On se souvient de la crise de 1840. La paix du monde fut gravement compromise, et peu s’en fallut que la France ne se vît encore une fois en face d’une coalition européenne. Nous n’avons pas à rechercher ici les causes de cette crise : rappelons seulement qu’elle produisit dans le pays une émotion profonde, en évoquant le souvenir encore récent d’une double invasion. C’est de cette émotion qu’est née la résolution de fortifier Paris et de reconstituer la défense de la frontière maritime; mais trente-cinq ans et plus ont passé sur ces événemens, et pendant ce temps la science et l’industrie ont marché, poursuivant le cours de leurs conquêtes pacifiques; bientôt à son tour la guerre, s’emparant de ces conquêtes, en a enrichi son domaine.

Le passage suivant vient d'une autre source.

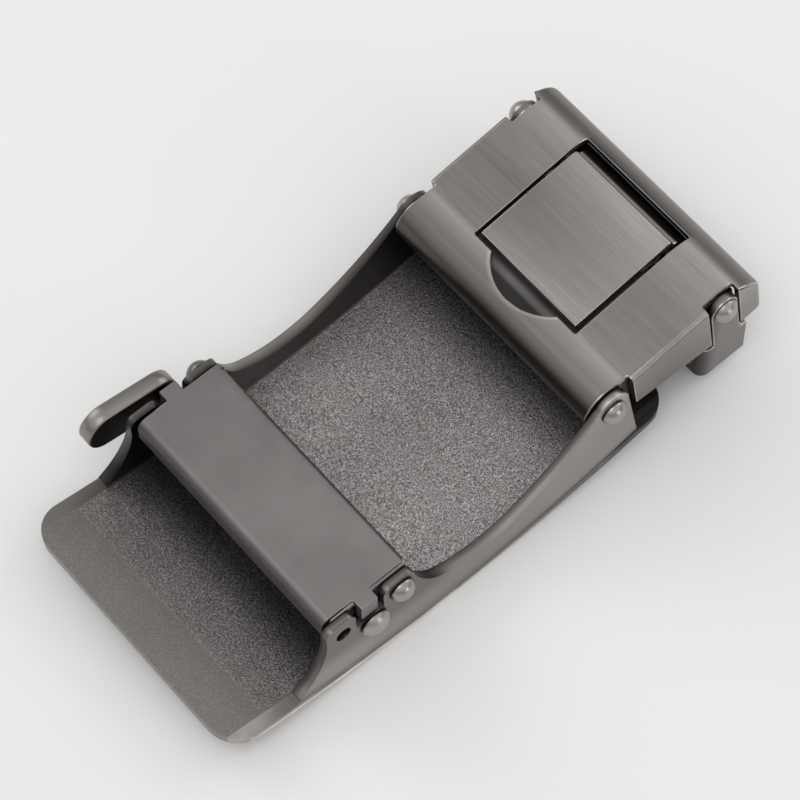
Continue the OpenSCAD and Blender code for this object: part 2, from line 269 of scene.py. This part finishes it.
CREASE = Vector((29.0, 0.0, 18.65)) * MM
TILT = math.radians(9.5)
# Where the painted shade inside the clamp reaches
END_BEND_U = 15.5 * MM
END_BEND_W = -6.5 * MM
END_BEND_INNER = (5.6, 5.85), (1, 0)
NOSE_INNER = (0.6, 1.2), (0, 1)
CLAMP_INNER_HALF = 17.95 * MM
SHEET_HALF = 18.8 * MM
# Painted shade and light on the nose, rolled end, flanges and window's lip; painted highlights at
# crease and notch
NOSE_ROOT_SHADE = (22.8, 23.8), (0.2, 0.38)
NOSE_TOP_SPAN = (24.6, 28.0)
NOSE_TOP_LIGHT = 1.17
PAST_NOSE_SPAN = (28.3, 29.3)
SHEET_TONE = 0.97
END_ROLL_SHADE = (17.6, 19.2), (1, 0.4)
FLANGE_SHADE = (-8, -1.5), (0.55, 0.77)
CREASE_U = -0.4 * MM
CREASE_HIGHLIGHT = (0.1, 0.8), (1.15, 1)
NOTCH_U = 4.1 * MM
NOTCH_HIGHLIGHT = (7.8, 8.3), (1.55, 1)
WINDOW_END = 18.8
WINDOW_HALF = 9.45 * MM
WINDOW_LIP_SHADE = (WINDOW_END, WINDOW_END + 0.9), (0.3, 1)
WINDOW_LIP_START = (WINDOW_END - 0.6) * MM

# Painted light: a slow change of tone over frame and flap about a place on X: the curve and
# slope along X, the slope along Y, the level and the most that it reaches
LIGHT_DRIFT_X = 37 * MM
FRAME_LIGHT_DRIFT = (4822, 18.6, -2.3, 0.907, 1.45)
FLAP_LIGHT_DRIFT = (7395, 18.8, -18.7, 0.982, 1.5)

# Brushing: lines far longer along Y than across, and a slower drift between them
LINE_SCALE = (8500, 120, 8500)
LINE_DETAIL = 3
LINE_ROUGH = 0.6
LINE_SHARE = 0.7
BAND_SCALE = (500, 60, 500)
BAND_DETAIL = 2
BAND_SHARE = 0.3
BRUSHING_SPAN = (0.34, 0.66)
BRUSHING_DEPTH = 0.03 * MM
BRUSHING_STRENGTH = 0.12
BRUSHED_ROUGH = (0.28, 0.4)

# Share taken off both ends of the brushing's contrast, from the nose to the flat sheet
CALM_NOSE = (26, 29.5), (0.3, 0)


def clamp_uw(tree, x, z):
    """Distances along the clamp's sheet from its crease, and square to it."""
    dx = minus(tree, x, CREASE.x)
    dz = minus(tree, z, CREASE.z)
    u = plus(tree, times(tree, dx, math.cos(TILT)), times(tree, dz, math.sin(TILT)))
    w = minus(tree, times(tree, dz, math.cos(TILT)), times(tree, dx, math.sin(TILT)))
    return u, w


def clamp_shade_mask(tree, x, y, z):
    """1 on the surfaces inside the clamp, which get no brushing and a dark painted shade."""
    u, w = clamp_uw(tree, x, z)
    past_bend = math_node(tree, "MAXIMUM", minus(tree, u, END_BEND_U), 0.0)
    over_bend = math_node(tree, "MAXIMUM", minus(tree, w, END_BEND_W), 0.0)
    under = ramp(tree, radius(tree, past_bend, over_bend), *END_BEND_INNER)
    between = below(tree, away(tree, y, 0.0), CLAMP_INNER_HALF)
    return times(tree, under, ramp(tree, u, *NOSE_INNER), between)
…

La guerre, il faut la détester, mais en la détestant il faut se souvenir qu’elle n’en demeure pas moins l’intérêt suprême des nations. C’est avec la guerre, telle que l’ont faite la science et l’industrie, que nous aurons à compter désormais, et nous savons tous, par une

  1. De nos cinq ports militaires, Cherbourg est le seul qui fasse exception à cette loi. C’est que le port de Cherbourg est une œuvre artificielle : ses bassins, c’est la main de l’homme qui les a creusés; sa digue, c’est la main de l’homme qui l’a bâtie pierre à pierre et qui l’a fait surgir du sein d’une mer profonde.